## Provided data
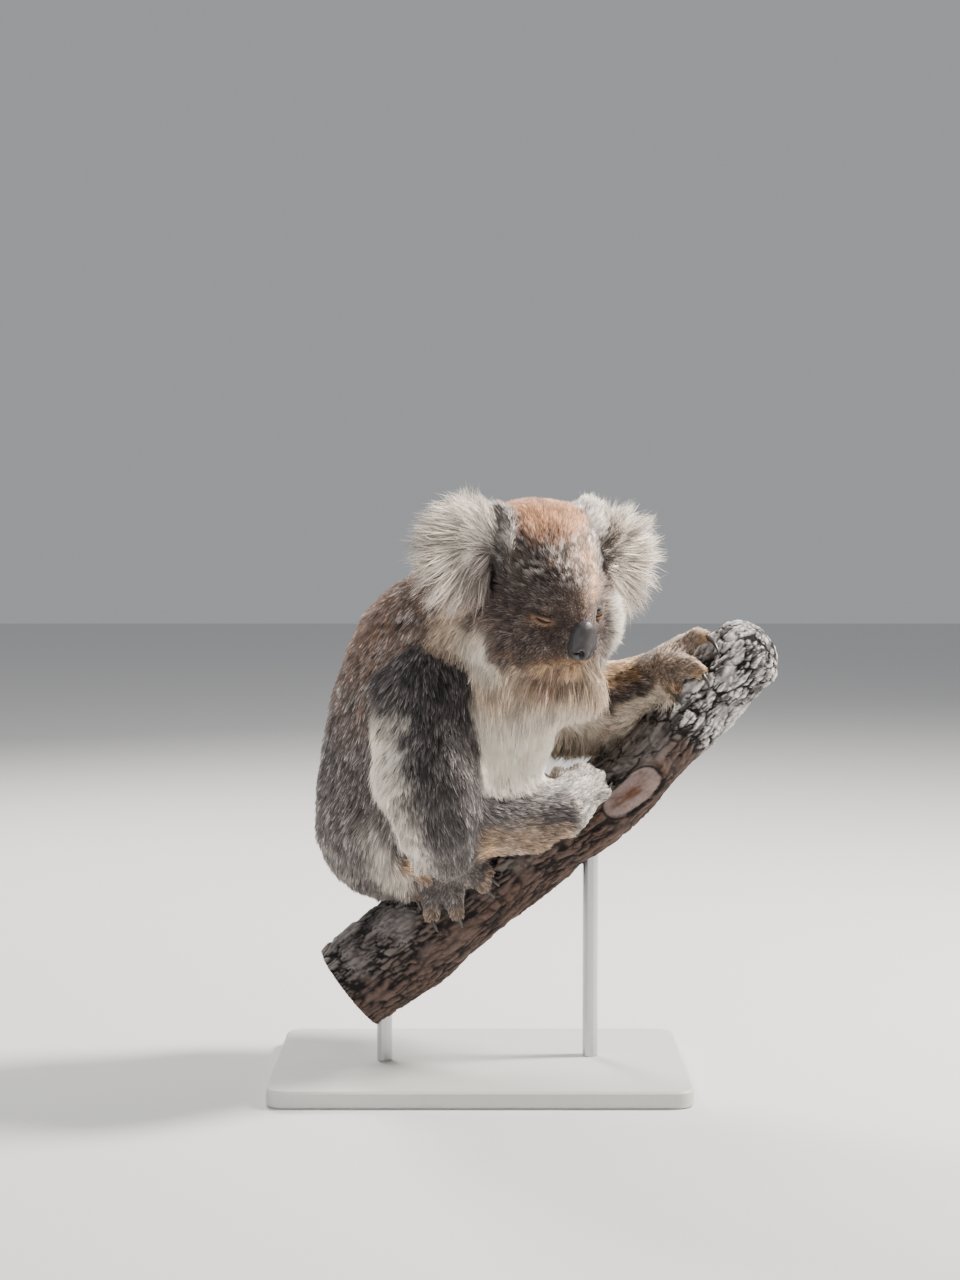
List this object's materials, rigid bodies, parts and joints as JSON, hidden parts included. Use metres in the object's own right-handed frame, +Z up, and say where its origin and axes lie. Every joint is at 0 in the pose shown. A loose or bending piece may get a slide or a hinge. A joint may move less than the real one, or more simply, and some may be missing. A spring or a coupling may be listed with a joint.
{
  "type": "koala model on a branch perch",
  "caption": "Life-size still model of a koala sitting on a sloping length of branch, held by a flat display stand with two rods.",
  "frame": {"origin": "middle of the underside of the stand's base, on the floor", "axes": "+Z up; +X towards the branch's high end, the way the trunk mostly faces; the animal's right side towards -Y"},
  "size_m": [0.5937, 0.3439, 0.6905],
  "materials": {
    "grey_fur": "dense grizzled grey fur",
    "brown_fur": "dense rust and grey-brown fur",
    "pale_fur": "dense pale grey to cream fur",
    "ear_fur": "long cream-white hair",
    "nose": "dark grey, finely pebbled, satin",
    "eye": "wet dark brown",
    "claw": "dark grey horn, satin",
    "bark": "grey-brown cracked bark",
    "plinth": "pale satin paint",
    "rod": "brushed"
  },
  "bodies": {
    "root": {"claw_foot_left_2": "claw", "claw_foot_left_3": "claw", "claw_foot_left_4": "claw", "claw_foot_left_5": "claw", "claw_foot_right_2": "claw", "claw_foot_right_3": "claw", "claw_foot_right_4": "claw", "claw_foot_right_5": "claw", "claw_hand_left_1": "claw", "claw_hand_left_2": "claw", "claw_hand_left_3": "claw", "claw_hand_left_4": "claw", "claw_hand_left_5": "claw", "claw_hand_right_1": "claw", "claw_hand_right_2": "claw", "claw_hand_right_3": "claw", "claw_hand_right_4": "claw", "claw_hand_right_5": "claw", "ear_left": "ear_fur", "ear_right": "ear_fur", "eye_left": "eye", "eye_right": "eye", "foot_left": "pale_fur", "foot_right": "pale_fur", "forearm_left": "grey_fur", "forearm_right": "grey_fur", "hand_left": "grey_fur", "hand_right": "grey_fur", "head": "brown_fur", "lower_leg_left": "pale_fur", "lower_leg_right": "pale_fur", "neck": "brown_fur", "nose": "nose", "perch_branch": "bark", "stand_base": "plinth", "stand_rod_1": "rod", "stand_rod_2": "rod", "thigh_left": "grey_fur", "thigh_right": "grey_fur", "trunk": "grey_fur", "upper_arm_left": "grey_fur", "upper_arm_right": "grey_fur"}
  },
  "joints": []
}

## Exercise aim
Extract each line from the listing above, please, and repeat it exactly.

## Reply to the exercise
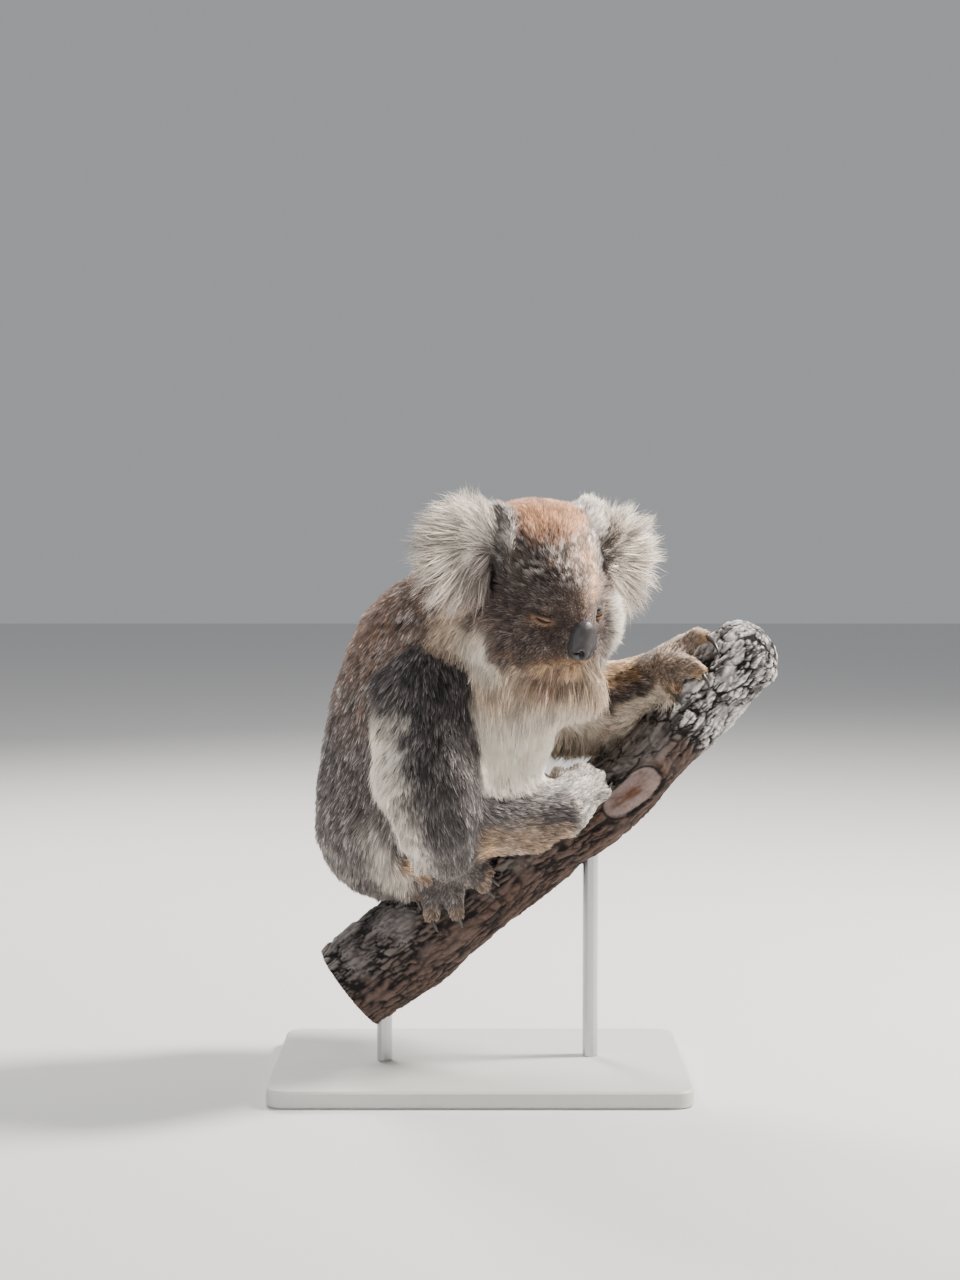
List this object's materials, rigid bodies, parts and joints as JSON, hidden parts included. Use metres in the object's own right-handed frame, +Z up, and say where its origin and axes lie. Every joint is at 0 in the pose shown. A loose or bending piece may get a slide or a hinge. A joint may move less than the real one, or more simply, and some may be missing. A spring or a coupling may be listed with a joint.
{
  "type": "koala model on a branch perch",
  "caption": "Life-size still model of a koala sitting on a sloping length of branch, held by a flat display stand with two rods.",
  "frame": {"origin": "middle of the underside of the stand's base, on the floor", "axes": "+Z up; +X towards the branch's high end, the way the trunk mostly faces; the animal's right side towards -Y"},
  "size_m": [0.5937, 0.3439, 0.6905],
  "materials": {
    "grey_fur": "dense grizzled grey fur",
    "brown_fur": "dense rust and grey-brown fur",
    "pale_fur": "dense pale grey to cream fur",
    "ear_fur": "long cream-white hair",
    "nose": "dark grey, finely pebbled, satin",
    "eye": "wet dark brown",
    "claw": "dark grey horn, satin",
    "bark": "grey-brown cracked bark",
    "plinth": "pale satin paint",
    "rod": "brushed"
  },
  "bodies": {
    "root": {"claw_foot_left_2": "claw", "claw_foot_left_3": "claw", "claw_foot_left_4": "claw", "claw_foot_left_5": "claw", "claw_foot_right_2": "claw", "claw_foot_right_3": "claw", "claw_foot_right_4": "claw", "claw_foot_right_5": "claw", "claw_hand_left_1": "claw", "claw_hand_left_2": "claw", "claw_hand_left_3": "claw", "claw_hand_left_4": "claw", "claw_hand_left_5": "claw", "claw_hand_right_1": "claw", "claw_hand_right_2": "claw", "claw_hand_right_3": "claw", "claw_hand_right_4": "claw", "claw_hand_right_5": "claw", "ear_left": "ear_fur", "ear_right": "ear_fur", "eye_left": "eye", "eye_right": "eye", "foot_left": "pale_fur", "foot_right": "pale_fur", "forearm_left": "grey_fur", "forearm_right": "grey_fur", "hand_left": "grey_fur", "hand_right": "grey_fur", "head": "brown_fur", "lower_leg_left": "pale_fur", "lower_leg_right": "pale_fur", "neck": "brown_fur", "nose": "nose", "perch_branch": "bark", "stand_base": "plinth", "stand_rod_1": "rod", "stand_rod_2": "rod", "thigh_left": "grey_fur", "thigh_right": "grey_fur", "trunk": "grey_fur", "upper_arm_left": "grey_fur", "upper_arm_right": "grey_fur"}
  },
  "joints": []
}